** begin Dataset excerpt **

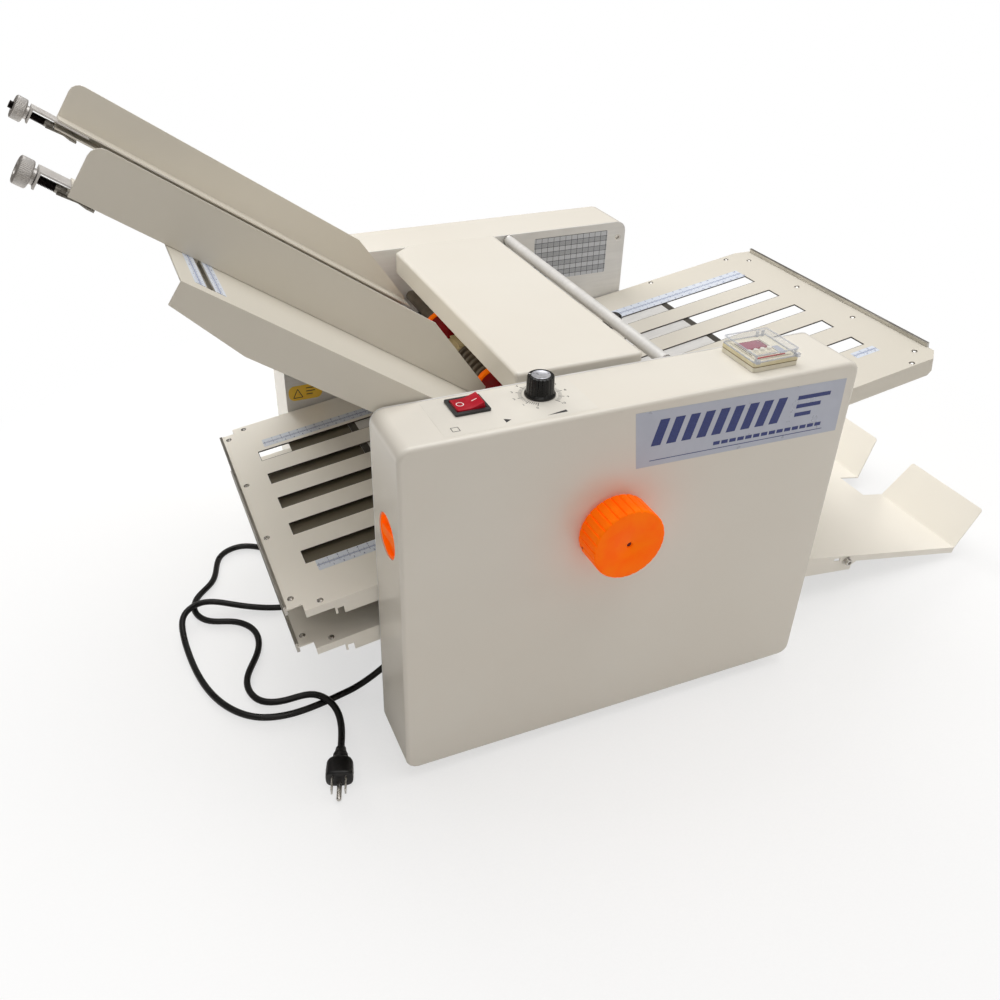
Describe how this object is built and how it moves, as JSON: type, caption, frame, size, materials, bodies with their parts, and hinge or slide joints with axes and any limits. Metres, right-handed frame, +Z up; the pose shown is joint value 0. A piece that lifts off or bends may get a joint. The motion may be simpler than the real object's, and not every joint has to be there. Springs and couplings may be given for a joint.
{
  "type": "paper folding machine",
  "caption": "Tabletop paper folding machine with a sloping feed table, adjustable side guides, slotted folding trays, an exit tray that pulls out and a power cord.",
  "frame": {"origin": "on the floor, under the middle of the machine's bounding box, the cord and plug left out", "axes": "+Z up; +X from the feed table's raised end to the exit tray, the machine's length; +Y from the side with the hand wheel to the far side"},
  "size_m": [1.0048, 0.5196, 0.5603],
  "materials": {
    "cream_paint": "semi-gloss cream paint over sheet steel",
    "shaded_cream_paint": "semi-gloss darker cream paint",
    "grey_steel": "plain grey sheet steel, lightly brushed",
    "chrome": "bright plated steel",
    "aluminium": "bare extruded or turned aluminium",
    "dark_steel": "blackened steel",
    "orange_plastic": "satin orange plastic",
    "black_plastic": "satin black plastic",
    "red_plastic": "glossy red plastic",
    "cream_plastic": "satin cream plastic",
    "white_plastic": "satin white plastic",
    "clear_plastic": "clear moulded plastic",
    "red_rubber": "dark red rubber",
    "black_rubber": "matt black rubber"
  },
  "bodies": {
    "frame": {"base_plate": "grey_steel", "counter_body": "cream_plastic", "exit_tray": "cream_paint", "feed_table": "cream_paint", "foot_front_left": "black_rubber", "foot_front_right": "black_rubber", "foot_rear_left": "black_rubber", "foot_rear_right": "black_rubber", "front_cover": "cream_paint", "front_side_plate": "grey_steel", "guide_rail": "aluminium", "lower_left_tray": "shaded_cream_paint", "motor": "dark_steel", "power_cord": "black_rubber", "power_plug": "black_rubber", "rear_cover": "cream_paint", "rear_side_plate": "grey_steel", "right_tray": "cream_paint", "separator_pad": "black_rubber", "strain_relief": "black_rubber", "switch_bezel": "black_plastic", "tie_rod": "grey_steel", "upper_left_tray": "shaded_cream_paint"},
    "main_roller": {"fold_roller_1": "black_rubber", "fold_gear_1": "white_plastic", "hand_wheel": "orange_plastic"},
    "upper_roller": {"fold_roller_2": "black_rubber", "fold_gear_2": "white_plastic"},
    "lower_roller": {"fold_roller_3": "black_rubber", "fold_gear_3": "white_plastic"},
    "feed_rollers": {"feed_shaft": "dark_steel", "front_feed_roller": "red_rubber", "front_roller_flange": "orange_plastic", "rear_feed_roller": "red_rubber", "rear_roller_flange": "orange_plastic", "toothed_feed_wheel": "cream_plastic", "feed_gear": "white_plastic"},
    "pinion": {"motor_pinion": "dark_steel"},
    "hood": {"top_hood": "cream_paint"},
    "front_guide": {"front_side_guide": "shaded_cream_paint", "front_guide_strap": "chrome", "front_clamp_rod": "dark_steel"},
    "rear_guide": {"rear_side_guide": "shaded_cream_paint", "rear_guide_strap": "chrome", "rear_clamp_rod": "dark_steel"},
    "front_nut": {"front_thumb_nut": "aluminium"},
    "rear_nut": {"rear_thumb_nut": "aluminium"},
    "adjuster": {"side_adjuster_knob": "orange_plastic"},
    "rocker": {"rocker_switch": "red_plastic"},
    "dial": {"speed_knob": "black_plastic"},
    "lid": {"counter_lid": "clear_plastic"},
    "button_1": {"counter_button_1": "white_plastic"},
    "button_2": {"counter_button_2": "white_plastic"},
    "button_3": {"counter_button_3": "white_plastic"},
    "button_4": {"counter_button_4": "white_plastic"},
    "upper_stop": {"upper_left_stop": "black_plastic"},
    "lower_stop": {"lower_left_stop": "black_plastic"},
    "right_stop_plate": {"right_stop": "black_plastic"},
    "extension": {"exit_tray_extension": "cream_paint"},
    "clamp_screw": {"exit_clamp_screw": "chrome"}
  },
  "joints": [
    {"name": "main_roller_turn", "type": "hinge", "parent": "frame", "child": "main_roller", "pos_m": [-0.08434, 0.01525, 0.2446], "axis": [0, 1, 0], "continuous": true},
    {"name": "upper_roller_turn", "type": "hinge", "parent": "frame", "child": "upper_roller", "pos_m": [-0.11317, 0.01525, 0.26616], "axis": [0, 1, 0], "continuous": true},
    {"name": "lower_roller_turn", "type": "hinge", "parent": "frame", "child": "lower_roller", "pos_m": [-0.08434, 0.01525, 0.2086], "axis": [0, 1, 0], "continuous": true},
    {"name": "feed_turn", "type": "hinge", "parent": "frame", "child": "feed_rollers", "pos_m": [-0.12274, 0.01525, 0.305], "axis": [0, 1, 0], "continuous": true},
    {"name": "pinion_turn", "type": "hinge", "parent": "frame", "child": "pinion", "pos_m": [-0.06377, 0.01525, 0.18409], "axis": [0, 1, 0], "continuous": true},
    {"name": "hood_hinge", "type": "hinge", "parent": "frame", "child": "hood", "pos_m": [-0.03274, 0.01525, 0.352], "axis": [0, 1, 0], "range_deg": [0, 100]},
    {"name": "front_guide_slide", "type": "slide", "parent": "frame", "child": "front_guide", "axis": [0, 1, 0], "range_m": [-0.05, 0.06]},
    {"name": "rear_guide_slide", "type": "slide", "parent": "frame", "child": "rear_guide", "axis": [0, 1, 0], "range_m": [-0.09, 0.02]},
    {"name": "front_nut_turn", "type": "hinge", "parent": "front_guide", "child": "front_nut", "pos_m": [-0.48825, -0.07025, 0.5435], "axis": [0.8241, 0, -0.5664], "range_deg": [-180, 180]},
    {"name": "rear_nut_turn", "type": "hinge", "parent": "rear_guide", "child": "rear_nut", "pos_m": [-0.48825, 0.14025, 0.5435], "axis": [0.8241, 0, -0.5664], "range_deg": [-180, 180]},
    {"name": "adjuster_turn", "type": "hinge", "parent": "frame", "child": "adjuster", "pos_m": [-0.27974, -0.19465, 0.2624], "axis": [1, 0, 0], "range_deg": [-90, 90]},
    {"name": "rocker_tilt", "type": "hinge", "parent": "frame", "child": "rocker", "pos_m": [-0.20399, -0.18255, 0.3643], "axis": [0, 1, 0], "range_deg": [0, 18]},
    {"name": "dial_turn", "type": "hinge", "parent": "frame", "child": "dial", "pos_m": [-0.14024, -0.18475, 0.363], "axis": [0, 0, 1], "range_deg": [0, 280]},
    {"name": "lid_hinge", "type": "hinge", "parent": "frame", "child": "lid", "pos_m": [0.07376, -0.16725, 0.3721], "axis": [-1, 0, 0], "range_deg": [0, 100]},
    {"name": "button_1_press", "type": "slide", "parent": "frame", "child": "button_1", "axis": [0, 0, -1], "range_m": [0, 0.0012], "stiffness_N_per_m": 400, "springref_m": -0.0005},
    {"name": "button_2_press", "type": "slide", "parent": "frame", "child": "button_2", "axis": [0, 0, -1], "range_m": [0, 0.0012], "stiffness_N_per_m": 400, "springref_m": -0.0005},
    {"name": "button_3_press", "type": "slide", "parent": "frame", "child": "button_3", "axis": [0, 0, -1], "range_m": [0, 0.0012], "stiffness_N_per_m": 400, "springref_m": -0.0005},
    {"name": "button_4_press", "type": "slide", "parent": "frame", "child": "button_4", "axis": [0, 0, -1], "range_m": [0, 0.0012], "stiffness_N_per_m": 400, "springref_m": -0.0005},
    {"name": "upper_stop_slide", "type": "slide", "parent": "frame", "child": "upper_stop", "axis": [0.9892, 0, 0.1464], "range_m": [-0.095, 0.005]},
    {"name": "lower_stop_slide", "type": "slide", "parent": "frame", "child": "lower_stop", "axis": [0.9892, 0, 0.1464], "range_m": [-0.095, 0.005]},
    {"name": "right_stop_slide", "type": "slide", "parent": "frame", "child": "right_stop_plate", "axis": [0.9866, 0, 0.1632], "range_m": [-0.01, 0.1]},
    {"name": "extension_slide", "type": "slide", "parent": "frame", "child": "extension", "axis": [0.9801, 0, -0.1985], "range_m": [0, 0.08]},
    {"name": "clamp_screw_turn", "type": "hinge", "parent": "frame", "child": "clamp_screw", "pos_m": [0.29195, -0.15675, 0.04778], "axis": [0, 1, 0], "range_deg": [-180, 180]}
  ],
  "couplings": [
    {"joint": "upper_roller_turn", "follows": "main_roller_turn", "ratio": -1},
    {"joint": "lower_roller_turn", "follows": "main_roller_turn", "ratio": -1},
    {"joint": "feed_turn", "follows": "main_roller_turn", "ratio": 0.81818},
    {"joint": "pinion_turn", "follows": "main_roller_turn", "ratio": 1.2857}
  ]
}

** end Dataset excerpt **

## Given exercise
Where a line above holds the string "bodies", show that line.

## Result of the task
Describe how this object is built and how it moves, as JSON: type, caption, frame, size, materials, bodies with their parts, and hinge or slide joints with axes and any limits. Metres, right-handed frame, +Z up; the pose shown is joint value 0. A piece that lifts off or bends may get a joint. The motion may be simpler than the real object's, and not every joint has to be there. Springs and couplings may be given for a joint.
  "bodies": {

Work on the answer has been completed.